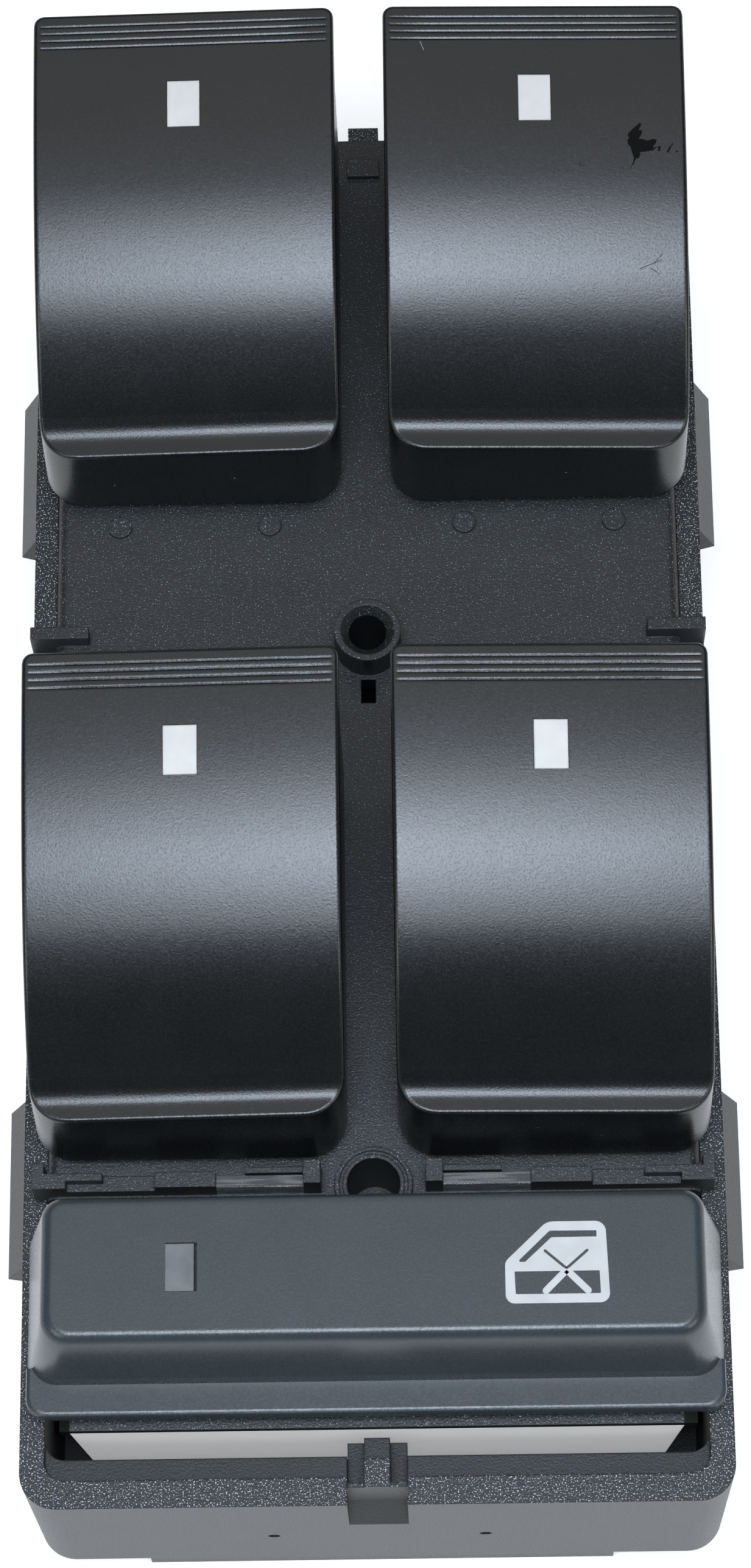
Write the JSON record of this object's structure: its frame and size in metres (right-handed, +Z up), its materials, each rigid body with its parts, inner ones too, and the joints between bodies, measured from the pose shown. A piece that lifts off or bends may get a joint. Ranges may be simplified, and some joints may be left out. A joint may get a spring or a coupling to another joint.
{
  "type": "power window switch",
  "caption": "Long black switch unit with sprung finger-pull rockers in two rows, a wide window-lock push key at its near end, and a plug socket underneath.",
  "frame": {"origin": "on the resting plane, under the middle of the unit's outer box", "axes": "+X to the right as seen from the lock key's end, +Y from the lock key's end towards the far rockers, +Z up, out of the panel"},
  "size_m": [0.061, 0.1256, 0.0485],
  "materials": {
    "case_black": "fine spark texture",
    "rocker_black": "satin",
    "white_plastic": "translucent white",
    "clear_plastic": "clear, polished",
    "lens_grey": "translucent grey",
    "board_green": "solder mask",
    "silicone": "translucent silicone",
    "tinned_metal": "tinned",
    "plunger_white": "natural acetal",
    "lamp_yellow": "lamp body with phosphor"
  },
  "bodies": {
    "housing": {"base_case": "case_black", "top_housing": "case_black", "light_bars": "clear_plastic", "light_guide": "white_plastic", "circuit_board": "board_green", "connector_header": "case_black", "terminal_pins": "tinned_metal", "leds": "lamp_yellow", "lock_dome": "silicone", "dome_pad_rear_left": "silicone", "dome_pad_rear_right": "silicone", "dome_pad_front_left": "silicone", "dome_pad_front_right": "silicone"},
    "rocker_rear_left": {"rocker_rear_left": "rocker_black", "window_rear_left": "white_plastic"},
    "plunger_push_rear_left": {"plunger_push_rear_left": "plunger_white"},
    "plunger_pull_rear_left": {"plunger_pull_rear_left": "plunger_white"},
    "rocker_rear_right": {"rocker_rear_right": "rocker_black", "window_rear_right": "white_plastic"},
    "plunger_push_rear_right": {"plunger_push_rear_right": "plunger_white"},
    "plunger_pull_rear_right": {"plunger_pull_rear_right": "plunger_white"},
    "rocker_front_left": {"rocker_front_left": "rocker_black", "window_front_left": "white_plastic"},
    "plunger_push_front_left": {"plunger_push_front_left": "plunger_white"},
    "plunger_pull_front_left": {"plunger_pull_front_left": "plunger_white"},
    "rocker_front_right": {"rocker_front_right": "rocker_black", "window_front_right": "white_plastic"},
    "plunger_push_front_right": {"plunger_push_front_right": "plunger_white"},
    "plunger_pull_front_right": {"plunger_pull_front_right": "plunger_white"},
    "lock_key": {"lock_key": "rocker_black", "lock_lens": "lens_grey"}
  },
  "joints": [
    {"name": "rocker_rear_left_tilt", "type": "hinge", "parent": "housing", "child": "rocker_rear_left", "pos_m": [-0.01495, 0.034, 0.031], "axis": [1, 0, 0], "range_deg": [-6, 6], "stiffness_Nm_per_rad": 0.35, "deforming": ["dome_pad_rear_left"]},
    {"name": "plunger_push_rear_left_slide", "type": "slide", "parent": "housing", "child": "plunger_push_rear_left", "axis": [0, 0, 1], "range_m": [-0.0008, 0.0008]},
    {"name": "plunger_pull_rear_left_slide", "type": "slide", "parent": "housing", "child": "plunger_pull_rear_left", "axis": [0, 0, 1], "range_m": [-0.00065, 0.00065]},
    {"name": "rocker_rear_right_tilt", "type": "hinge", "parent": "housing", "child": "rocker_rear_right", "pos_m": [0.01495, 0.034, 0.031], "axis": [1, 0, 0], "range_deg": [-6, 6], "stiffness_Nm_per_rad": 0.35, "deforming": ["dome_pad_rear_right"]},
    {"name": "plunger_push_rear_right_slide", "type": "slide", "parent": "housing", "child": "plunger_push_rear_right", "axis": [0, 0, 1], "range_m": [-0.0008, 0.0008]},
    {"name": "plunger_pull_rear_right_slide", "type": "slide", "parent": "housing", "child": "plunger_pull_rear_right", "axis": [0, 0, 1], "range_m": [-0.00065, 0.00065]},
    {"name": "rocker_front_left_tilt", "type": "hinge", "parent": "housing", "child": "rocker_front_left", "pos_m": [-0.01495, -0.025, 0.031], "axis": [1, 0, 0], "range_deg": [-6, 6], "stiffness_Nm_per_rad": 0.35, "deforming": ["dome_pad_front_left"]},
    {"name": "plunger_push_front_left_slide", "type": "slide", "parent": "housing", "child": "plunger_push_front_left", "axis": [0, 0, 1], "range_m": [-0.0008, 0.0008]},
    {"name": "plunger_pull_front_left_slide", "type": "slide", "parent": "housing", "child": "plunger_pull_front_left", "axis": [0, 0, 1], "range_m": [-0.00065, 0.00065]},
    {"name": "rocker_front_right_tilt", "type": "hinge", "parent": "housing", "child": "rocker_front_right", "pos_m": [0.01495, -0.025, 0.031], "axis": [1, 0, 0], "range_deg": [-6, 6], "stiffness_Nm_per_rad": 0.35, "deforming": ["dome_pad_front_right"]},
    {"name": "plunger_push_front_right_slide", "type": "slide", "parent": "housing", "child": "plunger_push_front_right", "axis": [0, 0, 1], "range_m": [-0.0008, 0.0008]},
    {"name": "plunger_pull_front_right_slide", "type": "slide", "parent": "housing", "child": "plunger_pull_front_right", "axis": [0, 0, 1], "range_m": [-0.00065, 0.00065]},
    {"name": "lock_key_press", "type": "slide", "parent": "housing", "child": "lock_key", "axis": [0, 0, 1], "range_m": [-0.0012, 0], "stiffness_N_per_m": 1200, "deforming": ["lock_dome"]}
  ],
  "couplings": [
    {"joint": "plunger_push_rear_left_slide", "follows": "rocker_rear_left_tilt", "m_per_rad": 0.0075},
    {"joint": "plunger_pull_rear_left_slide", "follows": "rocker_rear_left_tilt", "m_per_rad": -0.006},
    {"joint": "plunger_push_rear_right_slide", "follows": "rocker_rear_right_tilt", "m_per_rad": 0.0075},
    {"joint": "plunger_pull_rear_right_slide", "follows": "rocker_rear_right_tilt", "m_per_rad": -0.006},
    {"joint": "plunger_push_front_left_slide", "follows": "rocker_front_left_tilt", "m_per_rad": 0.0075},
    {"joint": "plunger_pull_front_left_slide", "follows": "rocker_front_left_tilt", "m_per_rad": -0.006},
    {"joint": "plunger_push_front_right_slide", "follows": "rocker_front_right_tilt", "m_per_rad": 0.0075},
    {"joint": "plunger_pull_front_right_slide", "follows": "rocker_front_right_tilt", "m_per_rad": -0.006}
  ]
}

**The request**
Write the whole listing out again. Keep every line exactly as it is.

**Response below**
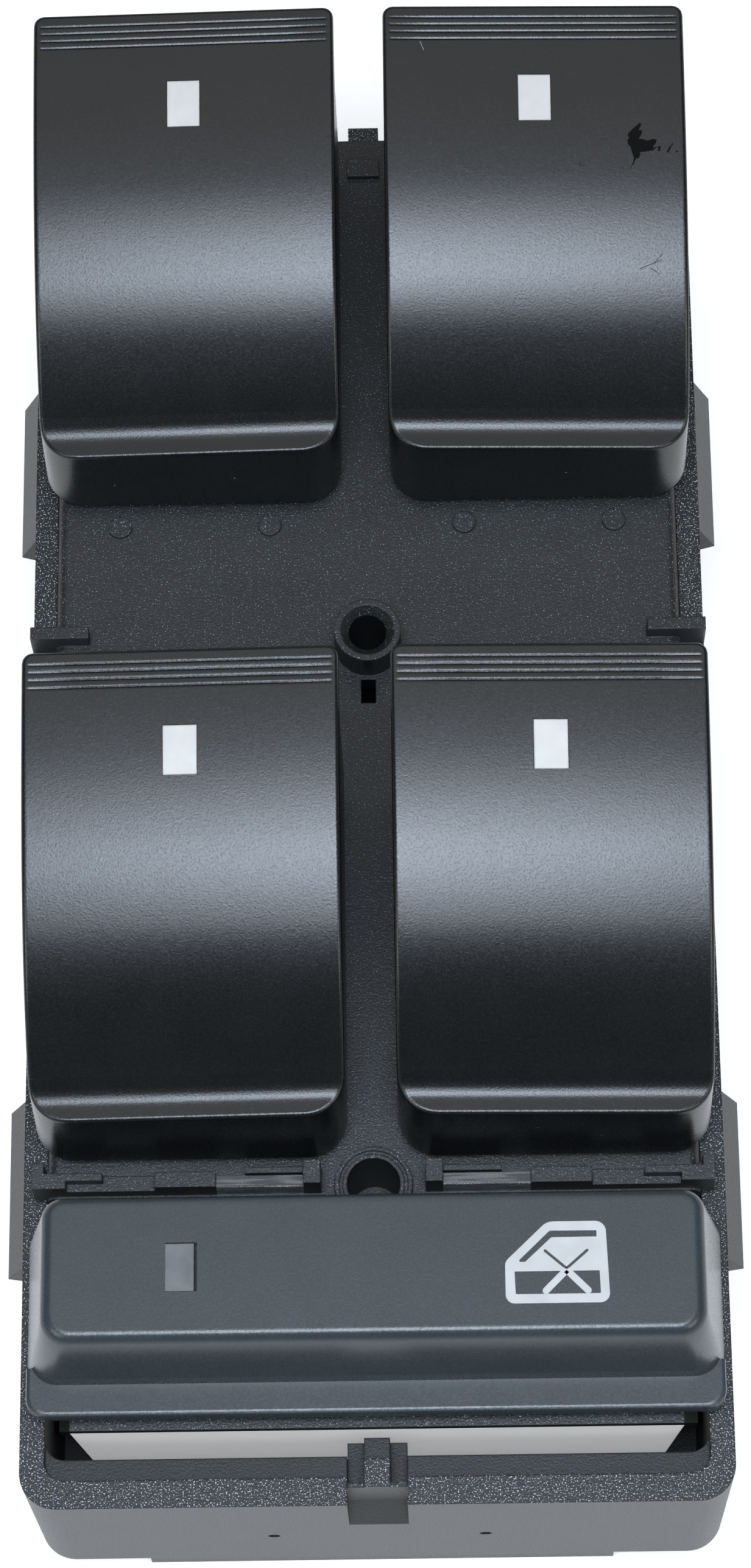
Write the JSON record of this object's structure: its frame and size in metres (right-handed, +Z up), its materials, each rigid body with its parts, inner ones too, and the joints between bodies, measured from the pose shown. A piece that lifts off or bends may get a joint. Ranges may be simplified, and some joints may be left out. A joint may get a spring or a coupling to another joint.
{
  "type": "power window switch",
  "caption": "Long black switch unit with sprung finger-pull rockers in two rows, a wide window-lock push key at its near end, and a plug socket underneath.",
  "frame": {"origin": "on the resting plane, under the middle of the unit's outer box", "axes": "+X to the right as seen from the lock key's end, +Y from the lock key's end towards the far rockers, +Z up, out of the panel"},
  "size_m": [0.061, 0.1256, 0.0485],
  "materials": {
    "case_black": "fine spark texture",
    "rocker_black": "satin",
    "white_plastic": "translucent white",
    "clear_plastic": "clear, polished",
    "lens_grey": "translucent grey",
    "board_green": "solder mask",
    "silicone": "translucent silicone",
    "tinned_metal": "tinned",
    "plunger_white": "natural acetal",
    "lamp_yellow": "lamp body with phosphor"
  },
  "bodies": {
    "housing": {"base_case": "case_black", "top_housing": "case_black", "light_bars": "clear_plastic", "light_guide": "white_plastic", "circuit_board": "board_green", "connector_header": "case_black", "terminal_pins": "tinned_metal", "leds": "lamp_yellow", "lock_dome": "silicone", "dome_pad_rear_left": "silicone", "dome_pad_rear_right": "silicone", "dome_pad_front_left": "silicone", "dome_pad_front_right": "silicone"},
    "rocker_rear_left": {"rocker_rear_left": "rocker_black", "window_rear_left": "white_plastic"},
    "plunger_push_rear_left": {"plunger_push_rear_left": "plunger_white"},
    "plunger_pull_rear_left": {"plunger_pull_rear_left": "plunger_white"},
    "rocker_rear_right": {"rocker_rear_right": "rocker_black", "window_rear_right": "white_plastic"},
    "plunger_push_rear_right": {"plunger_push_rear_right": "plunger_white"},
    "plunger_pull_rear_right": {"plunger_pull_rear_right": "plunger_white"},
    "rocker_front_left": {"rocker_front_left": "rocker_black", "window_front_left": "white_plastic"},
    "plunger_push_front_left": {"plunger_push_front_left": "plunger_white"},
    "plunger_pull_front_left": {"plunger_pull_front_left": "plunger_white"},
    "rocker_front_right": {"rocker_front_right": "rocker_black", "window_front_right": "white_plastic"},
    "plunger_push_front_right": {"plunger_push_front_right": "plunger_white"},
    "plunger_pull_front_right": {"plunger_pull_front_right": "plunger_white"},
    "lock_key": {"lock_key": "rocker_black", "lock_lens": "lens_grey"}
  },
  "joints": [
    {"name": "rocker_rear_left_tilt", "type": "hinge", "parent": "housing", "child": "rocker_rear_left", "pos_m": [-0.01495, 0.034, 0.031], "axis": [1, 0, 0], "range_deg": [-6, 6], "stiffness_Nm_per_rad": 0.35, "deforming": ["dome_pad_rear_left"]},
    {"name": "plunger_push_rear_left_slide", "type": "slide", "parent": "housing", "child": "plunger_push_rear_left", "axis": [0, 0, 1], "range_m": [-0.0008, 0.0008]},
    {"name": "plunger_pull_rear_left_slide", "type": "slide", "parent": "housing", "child": "plunger_pull_rear_left", "axis": [0, 0, 1], "range_m": [-0.00065, 0.00065]},
    {"name": "rocker_rear_right_tilt", "type": "hinge", "parent": "housing", "child": "rocker_rear_right", "pos_m": [0.01495, 0.034, 0.031], "axis": [1, 0, 0], "range_deg": [-6, 6], "stiffness_Nm_per_rad": 0.35, "deforming": ["dome_pad_rear_right"]},
    {"name": "plunger_push_rear_right_slide", "type": "slide", "parent": "housing", "child": "plunger_push_rear_right", "axis": [0, 0, 1], "range_m": [-0.0008, 0.0008]},
    {"name": "plunger_pull_rear_right_slide", "type": "slide", "parent": "housing", "child": "plunger_pull_rear_right", "axis": [0, 0, 1], "range_m": [-0.00065, 0.00065]},
    {"name": "rocker_front_left_tilt", "type": "hinge", "parent": "housing", "child": "rocker_front_left", "pos_m": [-0.01495, -0.025, 0.031], "axis": [1, 0, 0], "range_deg": [-6, 6], "stiffness_Nm_per_rad": 0.35, "deforming": ["dome_pad_front_left"]},
    {"name": "plunger_push_front_left_slide", "type": "slide", "parent": "housing", "child": "plunger_push_front_left", "axis": [0, 0, 1], "range_m": [-0.0008, 0.0008]},
    {"name": "plunger_pull_front_left_slide", "type": "slide", "parent": "housing", "child": "plunger_pull_front_left", "axis": [0, 0, 1], "range_m": [-0.00065, 0.00065]},
    {"name": "rocker_front_right_tilt", "type": "hinge", "parent": "housing", "child": "rocker_front_right", "pos_m": [0.01495, -0.025, 0.031], "axis": [1, 0, 0], "range_deg": [-6, 6], "stiffness_Nm_per_rad": 0.35, "deforming": ["dome_pad_front_right"]},
    {"name": "plunger_push_front_right_slide", "type": "slide", "parent": "housing", "child": "plunger_push_front_right", "axis": [0, 0, 1], "range_m": [-0.0008, 0.0008]},
    {"name": "plunger_pull_front_right_slide", "type": "slide", "parent": "housing", "child": "plunger_pull_front_right", "axis": [0, 0, 1], "range_m": [-0.00065, 0.00065]},
    {"name": "lock_key_press", "type": "slide", "parent": "housing", "child": "lock_key", "axis": [0, 0, 1], "range_m": [-0.0012, 0], "stiffness_N_per_m": 1200, "deforming": ["lock_dome"]}
  ],
  "couplings": [
    {"joint": "plunger_push_rear_left_slide", "follows": "rocker_rear_left_tilt", "m_per_rad": 0.0075},
    {"joint": "plunger_pull_rear_left_slide", "follows": "rocker_rear_left_tilt", "m_per_rad": -0.006},
    {"joint": "plunger_push_rear_right_slide", "follows": "rocker_rear_right_tilt", "m_per_rad": 0.0075},
    {"joint": "plunger_pull_rear_right_slide", "follows": "rocker_rear_right_tilt", "m_per_rad": -0.006},
    {"joint": "plunger_push_front_left_slide", "follows": "rocker_front_left_tilt", "m_per_rad": 0.0075},
    {"joint": "plunger_pull_front_left_slide", "follows": "rocker_front_left_tilt", "m_per_rad": -0.006},
    {"joint": "plunger_push_front_right_slide", "follows": "rocker_front_right_tilt", "m_per_rad": 0.0075},
    {"joint": "plunger_pull_front_right_slide", "follows": "rocker_front_right_tilt", "m_per_rad": -0.006}
  ]
}